Marriage is more than just an emotional commitment. In a marriage, two individuals decide to come together, to become "one", and to spend the rest of their lives together.
The problem is that since marriage often is the result of a romantic relationship, a lot of people are far too shy to bring up any of their financial concerns. This is a serious problem, because a marriage is a commitment to share all your ups and downs. Without clarifying financial issues first, it's very easy for both parties to end up in unhappy situations.
For example, the matter of matrimonial properties might seem like a no-brainer for some couples. They know that they will share everything they own from the moment they say "I do".
However, in reality there are certain factors that should be taken into consideration.
If you owned a considerable number of assets prior to getting married would you want them to become joint property once you were married? Are you willing to truly share all of your wealth with your partner?
These are just some questions that need to be answered before you tie the knot.
More importantly, clearing up these financial issues can in fact make life as a couple much easier. If you get these issues out of the way ahead of time, hopefully you will not have to deal with too much financial conflict after you say I do.
Don't worry if talking about money isn't romantic. Much of married life isn't romantic, either, because it's a real partnership through and through.
10 Money Issues To Discuss Before Getting Married
It's a good idea to come clean before a marriage, on both personal and financial matters.
Don't hide issues like gambling problems, debt, and other things that could end up harming your marriage. Though it may seem like you're placing your relationship in jeopardy by revealing these past indiscretions, it's actually very important.
Remember not to build a marriage on lies.
If you used to have debt trouble but managed to turn your weaknesses around, it's still important to talk about it. Reveal these things now before they come back to haunt you.
It's very unromantic, but credit scores are actually important in a partnership.
A poor credit score should be discussed. It could be from a simple mistake or it could be a result of some very bad habits that you may not want to deal with once you are aware of them. Don't jump into a relationship without clarifying these things first.
The way you treat money should also be discussed.
If you spend more than you earn, then this is something you should bring up with your future spouse. After all, you'll be sharing incomes in your household, won’t you?

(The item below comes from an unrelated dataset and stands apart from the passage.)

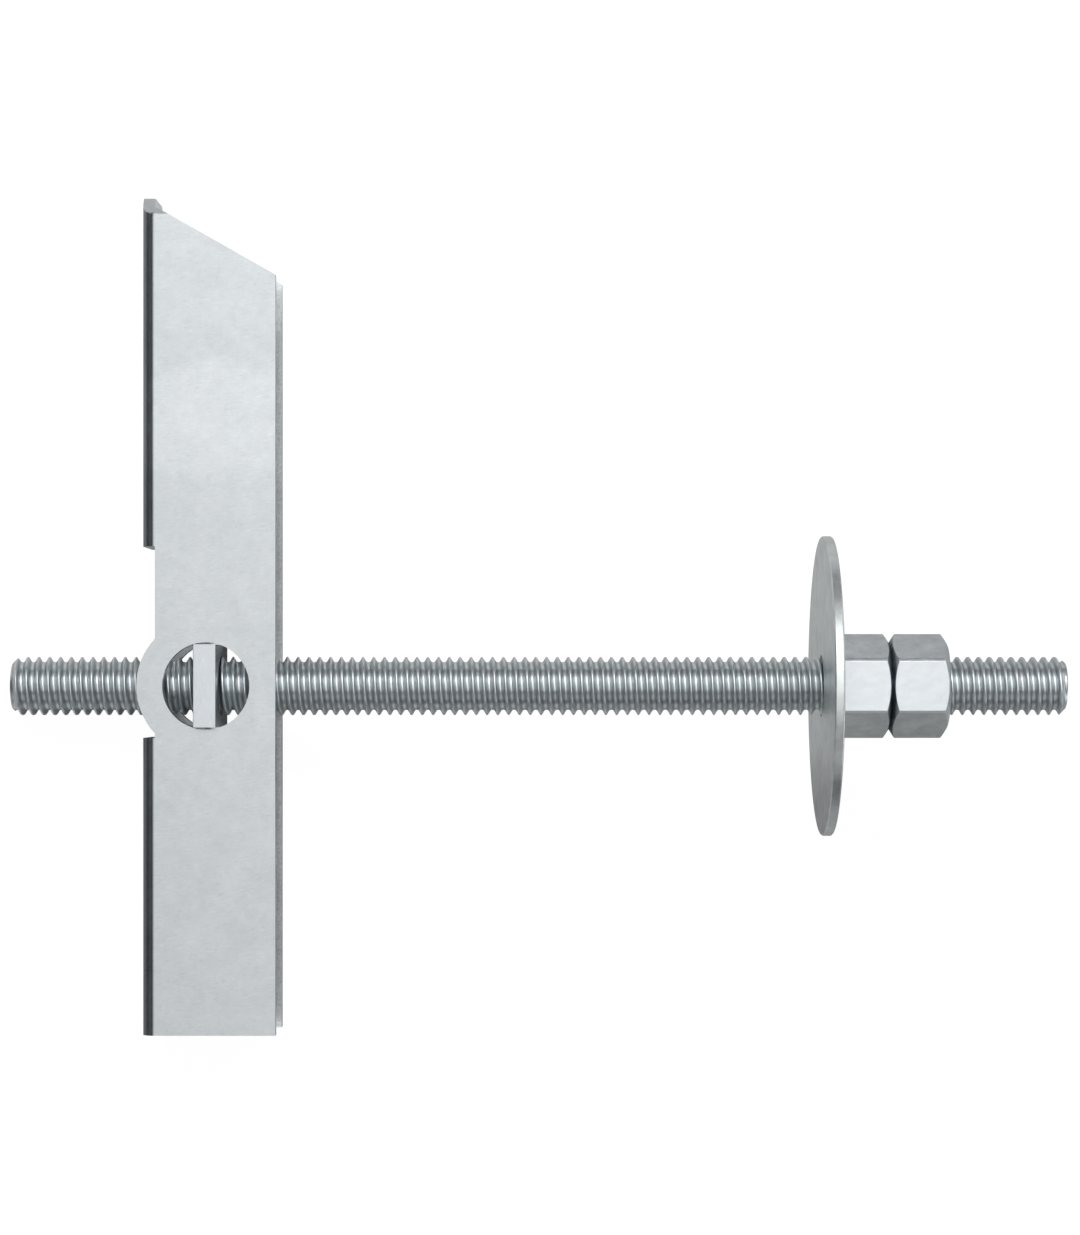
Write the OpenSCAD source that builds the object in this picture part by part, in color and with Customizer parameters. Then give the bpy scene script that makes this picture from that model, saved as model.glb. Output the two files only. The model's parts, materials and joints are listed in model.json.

It's a good idea to talk about these habits now, before you get married.
These refer to financial obligations outside of the partnership. Do you take care of your parents or siblings financially? Are you paying child support or alimony?
Are you expected to pay for certain properties like a home or a car for someone else?
These are things you have to point out early on.
Also, if you are paying off debt, including student loans, car loans, and so on, that you have accumulated in your lifetime, be upfront and mention this now.
Since you will have to spend a chunk of your income on these obligations, laying them out in the open before you share a household should eliminate future fights and misunderstandings.
Since you will be sharing a home, it's inevitable that bills will come with the partnership.
Talk about the division of these shared expenses beforehand.
You should have an equal division, if you both agree. But maybe you have other plans on how to handle your joint expenses.
Your incomes should be taken into consideration when dividing your expenses. Make sure that both parties are okay with the distribution of financial obligations, because you definitely don't want to force your partner into paying for something he or she doesn’t agree with.
A pre-nuptial agreement often gets a lot of flak because it seems very unromantic.
However, it's definitely a necessity if one party has significantly more assets than the other. To prevent arguments and unnecessary insinuations over property, it's best to have a prenuptial agreement in place before the wedding.
Plus, it sounds awful now but in the event of a divorce, a pre-nup makes matters a lot easier.
How much do you save? What are your principles when it comes to savings? Though it seems like a minor matter, in reality this is something you need to discuss before it becomes a matter of conflict. For example, a spouse who doesn't see the value in saving up money for a rainy day might upset someone who is very fussy with their savings.
Where do you see yourself in a decade? What are your long term career plans? And what are your spouse’s long term career plans?
Will your career plans include returning to school? If so how will that affect your finances?
Will one of you work full-time while the other goes back to school? Will having to live off of one income put a strain on your marriage? These are all things that should be discussed before your wedding day.
This is closely related to your saving habits. If you are frugal and you marry someone who loves to spend money, things could get ugly.
And what if you like to follow a strict budget and your future spouse says “what’s a budget?”.
Discuss your money principles and beliefs, and encourage your soon to be spouse to do the same. Try to iron out differences and find a happy compromise.
You're partners. You need to make sure that your goals are aligned. If you want a home in five years, you'll have to be vocal about this. If you hope to have children you both need to be in agreement that you can afford to have children. If you enjoy taking several vacations each year, and you hope your spouse does too, you should discuss this upfront.
Don't keep it to yourself then stew in anger if it doesn't happen within your expected timeframe. Share your dreams, and share your plans.